SlotFormer: Unsupervised Visual Dynamics Simulation with Object-Centric Models

TL;DR

SlotFormer presents a Transformer-based autoregressive dynamics model that operates on unsupervised object-centric slots to capture spatio-temporal interactions among multiple objects. By combining a pre-trained object-centric slot extractor with a temporal Transformer, it achieves strong long-horizon video prediction while preserving object identities. Importantly, the unsupervised dynamics knowledge improves downstream tasks such as predictive VQA and goal-conditioned planning, demonstrating the practical value of object-centric world models.

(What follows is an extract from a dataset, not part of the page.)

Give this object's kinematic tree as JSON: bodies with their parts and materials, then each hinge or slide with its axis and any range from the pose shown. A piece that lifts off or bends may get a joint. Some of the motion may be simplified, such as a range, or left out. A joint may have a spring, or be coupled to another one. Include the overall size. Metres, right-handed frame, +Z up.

The approach advances the ability to reason about future states with minimal supervision and offers a promising avenue for scalable, transferable physical reasoning in vision systems.

Abstract

Understanding dynamics from visual observations is a challenging problem that requires disentangling individual objects from the scene and learning their interactions. While recent object-centric models can successfully decompose a scene into objects, modeling their dynamics effectively still remains a challenge. We address this problem by introducing SlotFormer -- a Transformer-based autoregressive model operating on learned object-centric representations. Given a video clip, our approach reasons over object features to model spatio-temporal relationships and predicts accurate future object states. In this paper, we successfully apply SlotFormer to perform video prediction on datasets with complex object interactions. Moreover, the unsupervised SlotFormer's dynamics model can be used to improve the performance on supervised downstream tasks, such as Visual Question Answering (VQA), and goal-conditioned planning. Compared to past works on dynamics modeling, our method achieves significantly better long-term synthesis of object dynamics, while retaining high quality visual generation. Besides, SlotFormer enables VQA models to reason about the future without object-level labels, even outperforming counterparts that use ground-truth annotations. Finally, we show its ability to serve as a world model for model-based planning, which is competitive with methods designed specifically for such tasks.

Figures (14)

• Figure 1: SlotFormer architecture overview. Taking multiple video frames $\{\bm{x}_t\}_{t=1}^T$ as input, we first extract object slots $\{\mathcal{S}_t\}_{t=1}^T$ using the pretrained object-centric model. Then, slots are linearly projected and added with temporal positional encoding. The resulting tokens are fed to the Transformer module to generate future slots $\{\hat{\mathcal{S}}_{T+k}\}_{k=1}^K$ in an autoregressive manner.
• Figure 2: Video dynamics modeling with SlotFormer as a function of future steps. (left) Visual quality of decoded frames measured with LPIPS and (right) the quality of decoded foreground object masks with mIoU.
• Figure 3: Generation results on OBJ3D. Despite higher PSNR, PredRNN and SAVi-dyn produce images with artifacts, while SlotFormer simulates sharp frames and accurate object dynamics.
• Figure 4: Qualitative results on CLEVRER VQA task. To answer the question "Will the green object collide with the purple cylinder?", SlotFormer successfully simulates the first collision between the green and the brown cylinder (t = 13), which leads to the second collision between the target objects (t = 29).
• Figure 5: Qualitative results on PHYRE. The goal is to place a red ball in the first frame, so that the green ball hits the blue object after rollout. We show the per-slot rollout, where SlotFormer is able to decompose the scene into individual objects, and reason their interactions to perform accurate future synthesis.